* Requirements
Extract each line of the data and write it out again exactly.

[begin Dataset section]

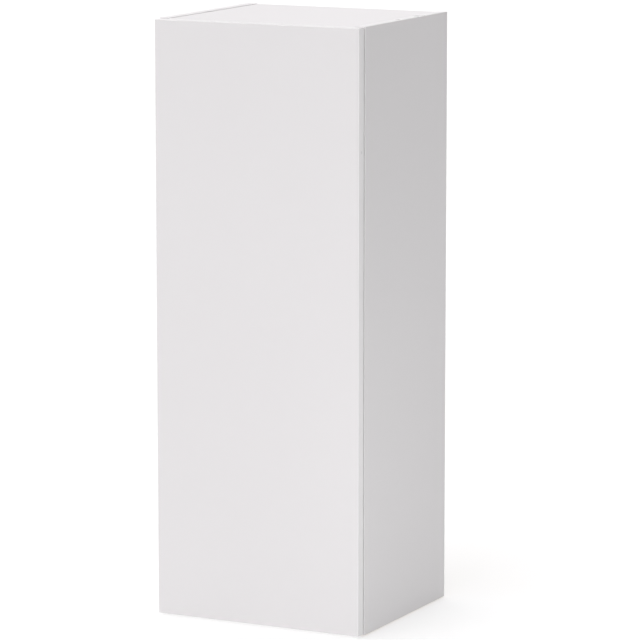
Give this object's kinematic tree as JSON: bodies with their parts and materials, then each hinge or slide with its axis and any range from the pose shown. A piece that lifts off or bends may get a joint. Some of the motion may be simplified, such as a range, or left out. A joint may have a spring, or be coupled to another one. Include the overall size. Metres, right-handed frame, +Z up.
{
  "type": "display plinth",
  "caption": "Tall white box plinth for an exhibit, with a flush handle-less front door that pushes open on concealed hinges, shelves and levelling feet.",
  "frame": {"origin": "on the floor, at the middle of the footprint", "axes": "+Z up, the door faces -Y, +X to the right seen from the front"},
  "size_m": [0.375, 0.33, 1],
  "materials": {
    "melamine_white": "satin melamine film on particle board",
    "band_white": "satin ABS edge band",
    "hardboard": "white-faced hardboard with a raw brown back",
    "beech": "fluted beech dowel",
    "zinc_steel": "zinc-plated steel",
    "nickel_steel": "nickel-plated pressed steel",
    "cast_zinc": "die-cast zinc",
    "cap_white": "moulded white plastic",
    "housing_grey": "moulded light grey plastic",
    "nylon_black": "moulded black nylon",
    "magnet_black": "bare ferrite magnet",
    "spring_steel": "drawn spring steel",
    "clear_rubber": "clear soft polymer"
  },
  "bodies": {
    "carcass": {"side_panel_left": "melamine_white", "side_panel_right": "melamine_white", "top_panel": "melamine_white", "bottom_panel": "melamine_white", "base_rail_front": "melamine_white", "base_rail_back": "melamine_white", "shelf_lower": "melamine_white", "shelf_upper": "melamine_white", "side_bands_front": "band_white", "side_bands_top": "band_white", "panel_bands": "band_white", "shelf_bands": "band_white", "back_panel": "hardboard", "dowels": "beech", "cam_bolts": "zinc_steel", "cam_discs": "cast_zinc", "cam_caps": "cap_white", "shelf_pins": "zinc_steel", "foot_sockets": "nylon_black", "foot_socket_screws": "zinc_steel", "foot_access_caps": "cap_white", "hinge_plates": "nickel_steel", "hinge_plate_screws": "nickel_steel", "hinge_arms": "nickel_steel", "hinge_arm_screws": "nickel_steel", "latch_housing": "housing_grey", "latch_screws": "zinc_steel", "latch_spring": "spring_steel", "wall_bracket": "zinc_steel", "wall_bracket_screw": "zinc_steel"},
    "door": {"door_panel": "melamine_white", "door_bands_sides": "band_white", "door_bands_ends": "band_white", "hinge_cups": "nickel_steel", "hinge_pins": "nickel_steel", "hinge_cup_screws": "nickel_steel", "strike_plate": "zinc_steel", "strike_screw": "zinc_steel", "door_bumpers": "clear_rubber"},
    "plunger": {"latch_plunger": "housing_grey", "latch_magnet": "magnet_black"},
    "foot_front_left": {"foot_spindle_front_left": "zinc_steel", "foot_pad_front_left": "nylon_black"},
    "foot_front_right": {"foot_spindle_front_right": "zinc_steel", "foot_pad_front_right": "nylon_black"},
    "foot_back_left": {"foot_spindle_back_left": "zinc_steel", "foot_pad_back_left": "nylon_black"},
    "foot_back_right": {"foot_spindle_back_right": "zinc_steel", "foot_pad_back_right": "nylon_black"}
  },
  "joints": [
    {"name": "door_swing", "type": "hinge", "parent": "carcass", "child": "door", "pos_m": [-0.17985, -0.157, 0.501], "axis": [0, 0, -1], "range_deg": [0, 92]},
    {"name": "plunger_push", "type": "slide", "parent": "carcass", "child": "plunger", "axis": [0, -1, 0], "range_m": [0, 0.0193], "deforming": ["latch_spring"]},
    {"name": "foot_front_left_screw", "type": "slide", "parent": "carcass", "child": "foot_front_left", "axis": [0, 0, -1], "range_m": [0, 0.015]},
    {"name": "foot_front_right_screw", "type": "slide", "parent": "carcass", "child": "foot_front_right", "axis": [0, 0, -1], "range_m": [0, 0.015]},
    {"name": "foot_back_left_screw", "type": "slide", "parent": "carcass", "child": "foot_back_left", "axis": [0, 0, -1], "range_m": [0, 0.015]},
    {"name": "foot_back_right_screw", "type": "slide", "parent": "carcass", "child": "foot_back_right", "axis": [0, 0, -1], "range_m": [0, 0.015]}
  ],
  "couplings": [
    {"joint": "plunger_push", "follows": "door_swing", "m_per_rad": 0.012}
  ]
}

[end Dataset section]

* The completed task
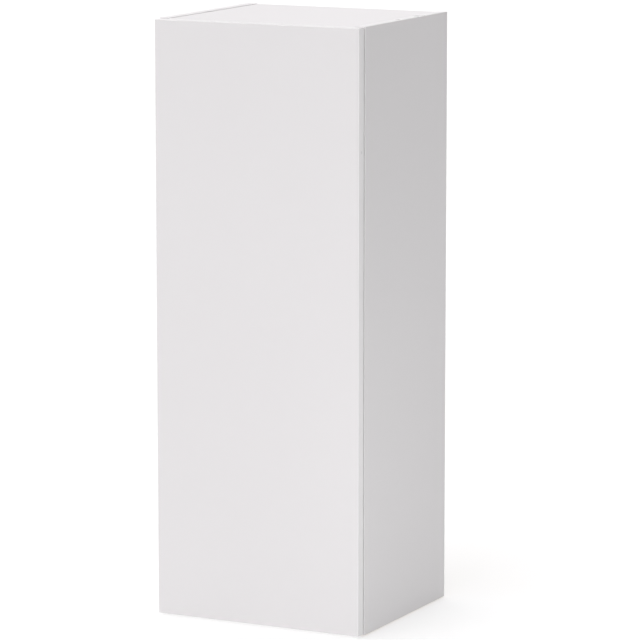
Give this object's kinematic tree as JSON: bodies with their parts and materials, then each hinge or slide with its axis and any range from the pose shown. A piece that lifts off or bends may get a joint. Some of the motion may be simplified, such as a range, or left out. A joint may have a spring, or be coupled to another one. Include the overall size. Metres, right-handed frame, +Z up.
{
  "type": "display plinth",
  "caption": "Tall white box plinth for an exhibit, with a flush handle-less front door that pushes open on concealed hinges, shelves and levelling feet.",
  "frame": {"origin": "on the floor, at the middle of the footprint", "axes": "+Z up, the door faces -Y, +X to the right seen from the front"},
  "size_m": [0.375, 0.33, 1],
  "materials": {
    "melamine_white": "satin melamine film on particle board",
    "band_white": "satin ABS edge band",
    "hardboard": "white-faced hardboard with a raw brown back",
    "beech": "fluted beech dowel",
    "zinc_steel": "zinc-plated steel",
    "nickel_steel": "nickel-plated pressed steel",
    "cast_zinc": "die-cast zinc",
    "cap_white": "moulded white plastic",
    "housing_grey": "moulded light grey plastic",
    "nylon_black": "moulded black nylon",
    "magnet_black": "bare ferrite magnet",
    "spring_steel": "drawn spring steel",
    "clear_rubber": "clear soft polymer"
  },
  "bodies": {
    "carcass": {"side_panel_left": "melamine_white", "side_panel_right": "melamine_white", "top_panel": "melamine_white", "bottom_panel": "melamine_white", "base_rail_front": "melamine_white", "base_rail_back": "melamine_white", "shelf_lower": "melamine_white", "shelf_upper": "melamine_white", "side_bands_front": "band_white", "side_bands_top": "band_white", "panel_bands": "band_white", "shelf_bands": "band_white", "back_panel": "hardboard", "dowels": "beech", "cam_bolts": "zinc_steel", "cam_discs": "cast_zinc", "cam_caps": "cap_white", "shelf_pins": "zinc_steel", "foot_sockets": "nylon_black", "foot_socket_screws": "zinc_steel", "foot_access_caps": "cap_white", "hinge_plates": "nickel_steel", "hinge_plate_screws": "nickel_steel", "hinge_arms": "nickel_steel", "hinge_arm_screws": "nickel_steel", "latch_housing": "housing_grey", "latch_screws": "zinc_steel", "latch_spring": "spring_steel", "wall_bracket": "zinc_steel", "wall_bracket_screw": "zinc_steel"},
    "door": {"door_panel": "melamine_white", "door_bands_sides": "band_white", "door_bands_ends": "band_white", "hinge_cups": "nickel_steel", "hinge_pins": "nickel_steel", "hinge_cup_screws": "nickel_steel", "strike_plate": "zinc_steel", "strike_screw": "zinc_steel", "door_bumpers": "clear_rubber"},
    "plunger": {"latch_plunger": "housing_grey", "latch_magnet": "magnet_black"},
    "foot_front_left": {"foot_spindle_front_left": "zinc_steel", "foot_pad_front_left": "nylon_black"},
    "foot_front_right": {"foot_spindle_front_right": "zinc_steel", "foot_pad_front_right": "nylon_black"},
    "foot_back_left": {"foot_spindle_back_left": "zinc_steel", "foot_pad_back_left": "nylon_black"},
    "foot_back_right": {"foot_spindle_back_right": "zinc_steel", "foot_pad_back_right": "nylon_black"}
  },
  "joints": [
    {"name": "door_swing", "type": "hinge", "parent": "carcass", "child": "door", "pos_m": [-0.17985, -0.157, 0.501], "axis": [0, 0, -1], "range_deg": [0, 92]},
    {"name": "plunger_push", "type": "slide", "parent": "carcass", "child": "plunger", "axis": [0, -1, 0], "range_m": [0, 0.0193], "deforming": ["latch_spring"]},
    {"name": "foot_front_left_screw", "type": "slide", "parent": "carcass", "child": "foot_front_left", "axis": [0, 0, -1], "range_m": [0, 0.015]},
    {"name": "foot_front_right_screw", "type": "slide", "parent": "carcass", "child": "foot_front_right", "axis": [0, 0, -1], "range_m": [0, 0.015]},
    {"name": "foot_back_left_screw", "type": "slide", "parent": "carcass", "child": "foot_back_left", "axis": [0, 0, -1], "range_m": [0, 0.015]},
    {"name": "foot_back_right_screw", "type": "slide", "parent": "carcass", "child": "foot_back_right", "axis": [0, 0, -1], "range_m": [0, 0.015]}
  ],
  "couplings": [
    {"joint": "plunger_push", "follows": "door_swing", "m_per_rad": 0.012}
  ]
}